By Tan Yingzi in Chongqing | China Daily | Updated: 2017-02-28 07:59

Living alone in a hut by a fish farm, Ling Gangji raises snakehead fish, his second startup project in his hometown of Sanjia in Chongqing municipality's rural Yongchuan district.

Since graduating from college in 2009, Ling has run a successful restaurant business in Chengdu, capital of Sichuan province, opening 29 chain stores that sell boiled snakehead fish with pickled cabbage and chili.

However, when he first started his business, he often experienced a supply shortage of snakehead fish. At that time, most of the fish came from southern parts of China, such as Guangdong province, taking a long time to arrive in Chengdu. In order to meet the demand of his restaurants, Ling returned to his hometown and began to breed the fish himself.

In 2012, he rented a 6.7-hectare plot of land in Sanjiao town and built a fish farm, which soon started to turn a profit.

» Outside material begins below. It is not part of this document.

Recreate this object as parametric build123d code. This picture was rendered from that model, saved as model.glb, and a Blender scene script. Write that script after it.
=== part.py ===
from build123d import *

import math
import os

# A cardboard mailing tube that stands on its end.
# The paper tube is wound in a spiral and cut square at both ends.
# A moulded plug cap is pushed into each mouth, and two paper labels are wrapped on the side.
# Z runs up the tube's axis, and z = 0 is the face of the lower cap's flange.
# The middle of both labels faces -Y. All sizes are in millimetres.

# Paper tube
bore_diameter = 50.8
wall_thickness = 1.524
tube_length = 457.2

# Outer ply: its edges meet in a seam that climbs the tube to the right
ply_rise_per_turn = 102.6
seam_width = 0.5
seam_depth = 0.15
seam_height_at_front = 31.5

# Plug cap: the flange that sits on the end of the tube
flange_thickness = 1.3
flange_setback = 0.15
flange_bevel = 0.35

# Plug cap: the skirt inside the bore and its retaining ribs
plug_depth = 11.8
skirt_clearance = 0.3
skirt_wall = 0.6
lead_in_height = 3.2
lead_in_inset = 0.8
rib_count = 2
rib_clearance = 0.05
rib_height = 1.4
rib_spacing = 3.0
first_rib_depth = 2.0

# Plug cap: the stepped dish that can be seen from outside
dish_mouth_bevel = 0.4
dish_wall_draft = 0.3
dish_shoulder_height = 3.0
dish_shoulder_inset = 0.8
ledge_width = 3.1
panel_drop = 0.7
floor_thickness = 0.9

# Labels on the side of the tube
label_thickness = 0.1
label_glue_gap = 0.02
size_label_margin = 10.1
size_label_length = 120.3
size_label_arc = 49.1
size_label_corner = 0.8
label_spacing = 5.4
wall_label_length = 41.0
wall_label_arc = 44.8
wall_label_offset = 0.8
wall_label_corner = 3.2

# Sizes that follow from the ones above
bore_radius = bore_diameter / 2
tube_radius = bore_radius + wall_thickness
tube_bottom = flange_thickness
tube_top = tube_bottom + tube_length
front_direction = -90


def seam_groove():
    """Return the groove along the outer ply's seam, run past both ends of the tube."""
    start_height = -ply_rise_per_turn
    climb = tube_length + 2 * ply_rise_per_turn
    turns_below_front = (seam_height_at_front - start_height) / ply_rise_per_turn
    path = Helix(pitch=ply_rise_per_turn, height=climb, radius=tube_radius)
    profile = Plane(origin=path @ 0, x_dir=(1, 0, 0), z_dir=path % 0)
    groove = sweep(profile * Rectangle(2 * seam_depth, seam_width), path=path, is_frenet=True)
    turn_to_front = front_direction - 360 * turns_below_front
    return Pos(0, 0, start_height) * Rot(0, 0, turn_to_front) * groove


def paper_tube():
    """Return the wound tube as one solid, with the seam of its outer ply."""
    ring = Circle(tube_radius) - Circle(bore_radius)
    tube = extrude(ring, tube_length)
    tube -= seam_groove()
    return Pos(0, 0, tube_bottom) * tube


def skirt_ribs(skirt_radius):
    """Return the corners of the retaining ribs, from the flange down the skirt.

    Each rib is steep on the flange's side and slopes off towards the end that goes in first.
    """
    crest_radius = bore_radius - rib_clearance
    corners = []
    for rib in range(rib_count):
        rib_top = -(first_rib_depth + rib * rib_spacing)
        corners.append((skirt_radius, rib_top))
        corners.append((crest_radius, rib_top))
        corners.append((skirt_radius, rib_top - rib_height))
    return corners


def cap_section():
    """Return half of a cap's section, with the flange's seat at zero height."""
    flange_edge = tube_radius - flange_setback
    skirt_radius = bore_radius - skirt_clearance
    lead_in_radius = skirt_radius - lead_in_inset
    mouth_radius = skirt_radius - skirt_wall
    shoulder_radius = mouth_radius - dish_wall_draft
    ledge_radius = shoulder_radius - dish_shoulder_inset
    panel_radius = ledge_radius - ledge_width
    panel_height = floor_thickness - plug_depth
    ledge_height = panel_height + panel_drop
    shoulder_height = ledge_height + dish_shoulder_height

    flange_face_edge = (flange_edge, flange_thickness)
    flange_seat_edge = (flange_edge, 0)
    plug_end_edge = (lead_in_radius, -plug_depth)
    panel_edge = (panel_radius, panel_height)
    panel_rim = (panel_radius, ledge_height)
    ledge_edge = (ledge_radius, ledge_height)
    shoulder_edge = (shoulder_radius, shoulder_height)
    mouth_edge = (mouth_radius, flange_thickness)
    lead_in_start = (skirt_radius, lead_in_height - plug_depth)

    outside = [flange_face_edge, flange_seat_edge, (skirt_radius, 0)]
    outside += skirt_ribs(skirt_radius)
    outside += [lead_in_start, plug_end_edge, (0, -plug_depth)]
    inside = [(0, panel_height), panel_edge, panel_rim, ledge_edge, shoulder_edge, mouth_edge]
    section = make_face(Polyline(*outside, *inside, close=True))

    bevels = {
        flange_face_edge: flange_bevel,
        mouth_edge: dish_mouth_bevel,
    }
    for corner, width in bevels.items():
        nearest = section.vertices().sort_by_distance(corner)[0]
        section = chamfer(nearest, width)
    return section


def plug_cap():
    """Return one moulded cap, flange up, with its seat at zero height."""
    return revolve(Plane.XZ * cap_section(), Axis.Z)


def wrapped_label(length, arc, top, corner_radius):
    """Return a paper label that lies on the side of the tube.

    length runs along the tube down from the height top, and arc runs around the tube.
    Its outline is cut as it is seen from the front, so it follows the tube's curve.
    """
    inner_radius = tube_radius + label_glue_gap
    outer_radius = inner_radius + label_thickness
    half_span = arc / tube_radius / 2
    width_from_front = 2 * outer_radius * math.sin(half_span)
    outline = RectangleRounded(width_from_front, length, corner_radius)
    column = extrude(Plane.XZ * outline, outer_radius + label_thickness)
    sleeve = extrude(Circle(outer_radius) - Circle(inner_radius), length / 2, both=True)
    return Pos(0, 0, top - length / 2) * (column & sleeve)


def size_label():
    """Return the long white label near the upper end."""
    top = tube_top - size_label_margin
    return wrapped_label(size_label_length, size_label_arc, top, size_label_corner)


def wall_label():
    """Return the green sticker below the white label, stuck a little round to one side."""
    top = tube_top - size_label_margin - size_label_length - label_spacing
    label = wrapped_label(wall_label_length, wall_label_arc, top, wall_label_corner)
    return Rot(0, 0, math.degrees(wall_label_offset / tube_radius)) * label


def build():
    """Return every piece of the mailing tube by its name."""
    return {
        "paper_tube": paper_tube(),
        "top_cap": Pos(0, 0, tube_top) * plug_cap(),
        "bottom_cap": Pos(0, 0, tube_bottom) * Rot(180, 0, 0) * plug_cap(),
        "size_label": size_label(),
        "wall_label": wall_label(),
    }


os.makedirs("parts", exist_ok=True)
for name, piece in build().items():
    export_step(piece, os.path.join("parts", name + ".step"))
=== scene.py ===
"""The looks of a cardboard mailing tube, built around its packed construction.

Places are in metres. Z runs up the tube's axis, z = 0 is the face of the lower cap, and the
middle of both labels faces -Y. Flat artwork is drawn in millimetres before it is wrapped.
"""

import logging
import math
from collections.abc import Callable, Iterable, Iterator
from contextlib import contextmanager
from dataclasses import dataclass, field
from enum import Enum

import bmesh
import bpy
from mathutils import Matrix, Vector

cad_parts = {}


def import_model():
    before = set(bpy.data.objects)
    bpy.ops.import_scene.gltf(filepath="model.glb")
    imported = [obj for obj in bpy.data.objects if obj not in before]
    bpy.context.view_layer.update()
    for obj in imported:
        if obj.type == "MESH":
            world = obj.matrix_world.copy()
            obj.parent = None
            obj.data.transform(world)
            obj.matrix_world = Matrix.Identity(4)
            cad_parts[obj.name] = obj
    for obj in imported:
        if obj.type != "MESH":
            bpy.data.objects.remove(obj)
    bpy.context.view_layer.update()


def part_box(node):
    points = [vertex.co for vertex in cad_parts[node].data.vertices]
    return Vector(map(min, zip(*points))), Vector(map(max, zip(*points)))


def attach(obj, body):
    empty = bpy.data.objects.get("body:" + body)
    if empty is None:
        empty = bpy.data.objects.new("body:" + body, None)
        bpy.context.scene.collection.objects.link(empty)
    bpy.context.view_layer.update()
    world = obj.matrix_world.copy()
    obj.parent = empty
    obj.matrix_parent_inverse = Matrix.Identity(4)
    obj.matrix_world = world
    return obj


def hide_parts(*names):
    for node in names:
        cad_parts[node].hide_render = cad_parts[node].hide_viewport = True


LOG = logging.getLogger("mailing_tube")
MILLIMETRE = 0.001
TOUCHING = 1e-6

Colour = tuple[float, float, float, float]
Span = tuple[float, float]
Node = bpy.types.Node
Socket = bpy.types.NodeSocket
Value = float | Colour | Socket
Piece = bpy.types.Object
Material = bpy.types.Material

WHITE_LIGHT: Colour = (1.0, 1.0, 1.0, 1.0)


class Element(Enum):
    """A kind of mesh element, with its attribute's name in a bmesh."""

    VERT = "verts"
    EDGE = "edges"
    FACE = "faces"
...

"It is 10 times more profitable than traditional farming," Ling said.

Encouraged by his success, many villagers started to raise snakehead fish. Ling offered them free training, using 13 fishponds as a training base.

"I want to help more villagers start their own businesses as well," he said.

Ling is among an increasing number of young educated people who have returned home to work or start businesses.

Southwest China's Chongqing, with a population of 30 million, has long been a major source of labor to affluent coastal areas and big cities, such as Beijing and Shanghai.

However, the municipality now offers more and better opportunities for its young people.

As the only municipality in western China directly under the central government, the traditional industrial hub - located at the intersection of the Belt and Road Initiative's trade route and the Yangtze River Economic Zone - has witnessed rapid and steady economic growth in recent years.

Chongqing had the country's highest GDP growth rate for two consecutive years in 2014 and 2015.

The local government estimated that since 2012, about 1.6 million migrant workers from Chongqing have returned to work in their hometowns.

But the countryside needs more people like Ling - young, educated and experienced - who can lead their folks out of poverty.

Therefore, Chongqing has rolled out a series of favorable policies to attract local talent back home, including low-interest loans, tax cuts and free training programs.

The Yongchuan district government helped Ling apply for funding and technical support.

"However, living and working conditions in rural areas are less comfortable, so people should prepare for hardship," Ling said.